■ **TO BE DONE**: Give back the exact lines spanning from the line with "Continue the Blender" to the line with "bpy.context.scene.camera = camera", with both of those lines included and no others.

■ **ITEMS**:
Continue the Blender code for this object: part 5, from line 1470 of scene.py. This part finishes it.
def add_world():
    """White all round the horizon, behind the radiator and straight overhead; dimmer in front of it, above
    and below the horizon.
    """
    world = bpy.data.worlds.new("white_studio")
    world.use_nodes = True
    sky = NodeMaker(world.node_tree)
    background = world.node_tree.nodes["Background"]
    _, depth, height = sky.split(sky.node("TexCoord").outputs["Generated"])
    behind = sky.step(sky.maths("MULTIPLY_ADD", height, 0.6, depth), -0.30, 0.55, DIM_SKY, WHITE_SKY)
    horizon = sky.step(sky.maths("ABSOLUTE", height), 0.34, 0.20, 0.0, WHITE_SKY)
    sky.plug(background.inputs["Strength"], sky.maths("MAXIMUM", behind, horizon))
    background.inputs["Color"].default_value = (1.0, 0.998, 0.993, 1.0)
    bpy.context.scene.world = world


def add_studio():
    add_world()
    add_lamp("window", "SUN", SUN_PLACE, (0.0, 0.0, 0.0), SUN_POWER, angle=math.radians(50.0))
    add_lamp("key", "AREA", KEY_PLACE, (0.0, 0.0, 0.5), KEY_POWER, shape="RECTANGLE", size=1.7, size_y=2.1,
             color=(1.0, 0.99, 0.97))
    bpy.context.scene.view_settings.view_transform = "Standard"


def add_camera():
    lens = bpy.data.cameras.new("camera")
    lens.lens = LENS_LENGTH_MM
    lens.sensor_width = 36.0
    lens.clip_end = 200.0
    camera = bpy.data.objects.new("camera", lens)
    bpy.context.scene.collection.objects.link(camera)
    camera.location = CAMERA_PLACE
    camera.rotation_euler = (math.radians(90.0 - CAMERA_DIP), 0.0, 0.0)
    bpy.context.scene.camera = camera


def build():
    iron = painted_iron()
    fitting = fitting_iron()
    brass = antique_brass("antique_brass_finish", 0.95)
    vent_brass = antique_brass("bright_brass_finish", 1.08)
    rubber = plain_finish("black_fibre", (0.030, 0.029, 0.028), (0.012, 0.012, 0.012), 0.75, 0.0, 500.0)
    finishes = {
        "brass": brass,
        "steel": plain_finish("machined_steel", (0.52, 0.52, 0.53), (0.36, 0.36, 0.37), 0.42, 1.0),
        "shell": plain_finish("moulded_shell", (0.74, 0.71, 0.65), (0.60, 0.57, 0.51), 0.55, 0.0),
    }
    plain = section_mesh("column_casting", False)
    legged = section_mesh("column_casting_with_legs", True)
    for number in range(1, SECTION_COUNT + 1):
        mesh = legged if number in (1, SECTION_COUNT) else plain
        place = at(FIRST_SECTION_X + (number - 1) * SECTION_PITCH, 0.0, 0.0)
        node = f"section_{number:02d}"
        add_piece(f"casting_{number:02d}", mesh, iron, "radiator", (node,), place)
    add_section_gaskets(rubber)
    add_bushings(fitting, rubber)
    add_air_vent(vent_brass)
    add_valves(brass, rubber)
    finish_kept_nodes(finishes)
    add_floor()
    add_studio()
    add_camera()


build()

...

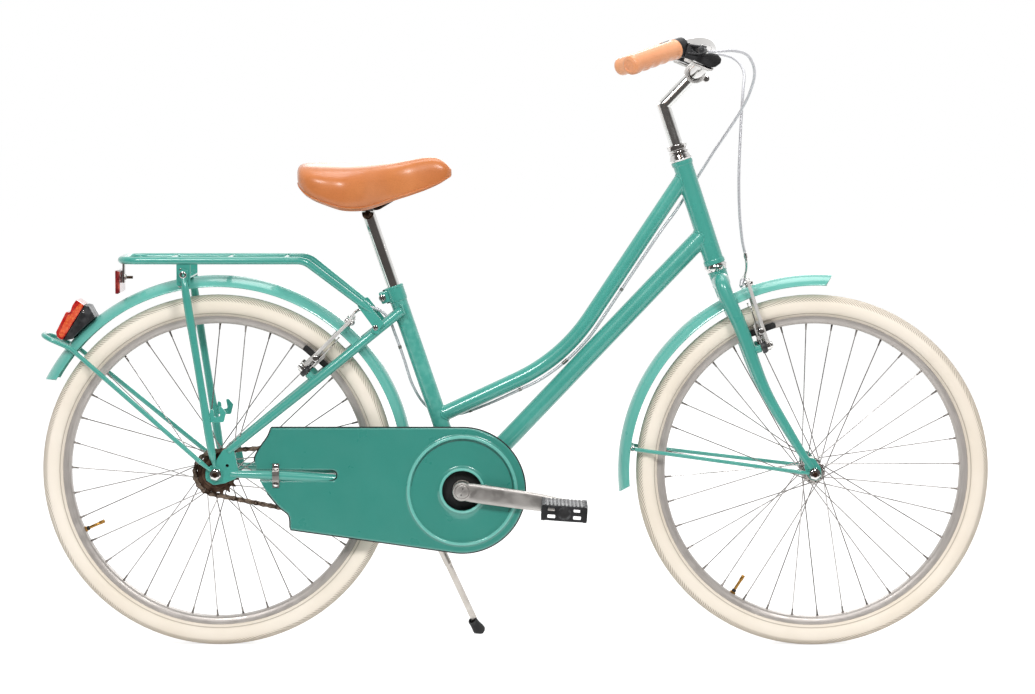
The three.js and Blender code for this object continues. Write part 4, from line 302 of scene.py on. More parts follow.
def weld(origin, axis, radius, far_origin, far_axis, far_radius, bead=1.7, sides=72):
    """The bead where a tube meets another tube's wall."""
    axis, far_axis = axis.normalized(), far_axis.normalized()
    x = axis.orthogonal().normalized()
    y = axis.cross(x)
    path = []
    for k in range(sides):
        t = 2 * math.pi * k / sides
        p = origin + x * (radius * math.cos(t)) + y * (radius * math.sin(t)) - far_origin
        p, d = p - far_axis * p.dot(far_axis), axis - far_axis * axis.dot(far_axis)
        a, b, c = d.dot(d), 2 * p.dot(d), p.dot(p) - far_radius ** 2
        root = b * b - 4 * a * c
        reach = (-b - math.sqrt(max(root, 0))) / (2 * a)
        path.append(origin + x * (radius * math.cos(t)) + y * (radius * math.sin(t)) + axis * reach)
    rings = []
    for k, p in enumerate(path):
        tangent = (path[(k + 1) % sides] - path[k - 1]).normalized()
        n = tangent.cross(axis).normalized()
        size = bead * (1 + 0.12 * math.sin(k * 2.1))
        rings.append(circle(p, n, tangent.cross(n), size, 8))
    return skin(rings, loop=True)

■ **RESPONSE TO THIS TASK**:
Continue the Blender code for this object: part 5, from line 1470 of scene.py. This part finishes it.
def add_world():
    """White all round the horizon, behind the radiator and straight overhead; dimmer in front of it, above
    and below the horizon.
    """
    world = bpy.data.worlds.new("white_studio")
    world.use_nodes = True
    sky = NodeMaker(world.node_tree)
    background = world.node_tree.nodes["Background"]
    _, depth, height = sky.split(sky.node("TexCoord").outputs["Generated"])
    behind = sky.step(sky.maths("MULTIPLY_ADD", height, 0.6, depth), -0.30, 0.55, DIM_SKY, WHITE_SKY)
    horizon = sky.step(sky.maths("ABSOLUTE", height), 0.34, 0.20, 0.0, WHITE_SKY)
    sky.plug(background.inputs["Strength"], sky.maths("MAXIMUM", behind, horizon))
    background.inputs["Color"].default_value = (1.0, 0.998, 0.993, 1.0)
    bpy.context.scene.world = world


def add_studio():
    add_world()
    add_lamp("window", "SUN", SUN_PLACE, (0.0, 0.0, 0.0), SUN_POWER, angle=math.radians(50.0))
    add_lamp("key", "AREA", KEY_PLACE, (0.0, 0.0, 0.5), KEY_POWER, shape="RECTANGLE", size=1.7, size_y=2.1,
             color=(1.0, 0.99, 0.97))
    bpy.context.scene.view_settings.view_transform = "Standard"


def add_camera():
    lens = bpy.data.cameras.new("camera")
    lens.lens = LENS_LENGTH_MM
    lens.sensor_width = 36.0
    lens.clip_end = 200.0
    camera = bpy.data.objects.new("camera", lens)
    bpy.context.scene.collection.objects.link(camera)
    camera.location = CAMERA_PLACE
    camera.rotation_euler = (math.radians(90.0 - CAMERA_DIP), 0.0, 0.0)
    bpy.context.scene.camera = camera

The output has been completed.